Repeat every line below exactly as it reads.
━━ Material ━━
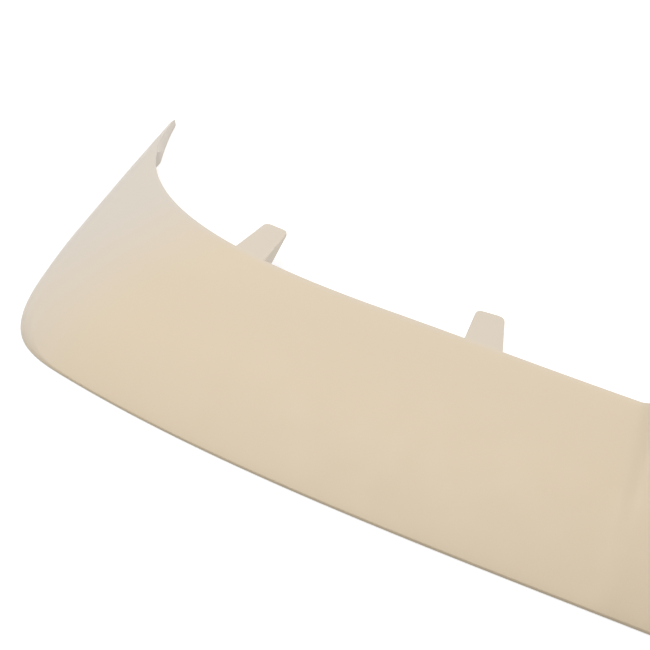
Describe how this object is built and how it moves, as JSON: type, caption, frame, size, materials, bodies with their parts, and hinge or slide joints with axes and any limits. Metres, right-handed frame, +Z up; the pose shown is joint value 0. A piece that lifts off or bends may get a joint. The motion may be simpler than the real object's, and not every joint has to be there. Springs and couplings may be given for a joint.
{
  "type": "roof spoiler",
  "caption": "Wide one-piece roof spoiler: thin crowned sheet, rounded rear corners, blunt side horns, raised middle, fixing tabs along the leading edge.",
  "frame": {"origin": "midway between the ends and midway between the trailing edge and the horn tips, at the level of the lower edges it stands on", "axes": "+X along the width to the car's right, +Y towards the front of the car, +Z up"},
  "size_m": [1.1992, 0.3532, 0.05],
  "materials": {
    "moulding": "satin, unpainted"
  },
  "bodies": {
    "root": {"spoiler": "moulding"}
  },
  "joints": []
}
━━━
*Response*:
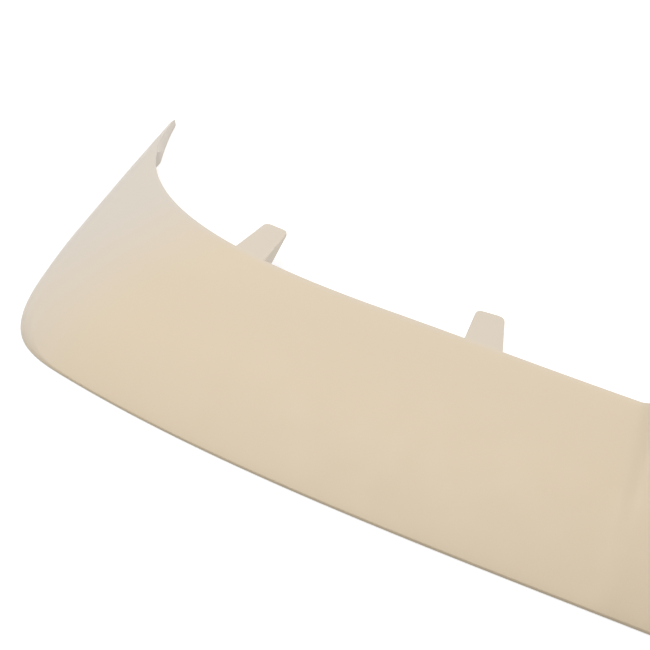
Describe how this object is built and how it moves, as JSON: type, caption, frame, size, materials, bodies with their parts, and hinge or slide joints with axes and any limits. Metres, right-handed frame, +Z up; the pose shown is joint value 0. A piece that lifts off or bends may get a joint. The motion may be simpler than the real object's, and not every joint has to be there. Springs and couplings may be given for a joint.
{
  "type": "roof spoiler",
  "caption": "Wide one-piece roof spoiler: thin crowned sheet, rounded rear corners, blunt side horns, raised middle, fixing tabs along the leading edge.",
  "frame": {"origin": "midway between the ends and midway between the trailing edge and the horn tips, at the level of the lower edges it stands on", "axes": "+X along the width to the car's right, +Y towards the front of the car, +Z up"},
  "size_m": [1.1992, 0.3532, 0.05],
  "materials": {
    "moulding": "satin, unpainted"
  },
  "bodies": {
    "root": {"spoiler": "moulding"}
  },
  "joints": []
}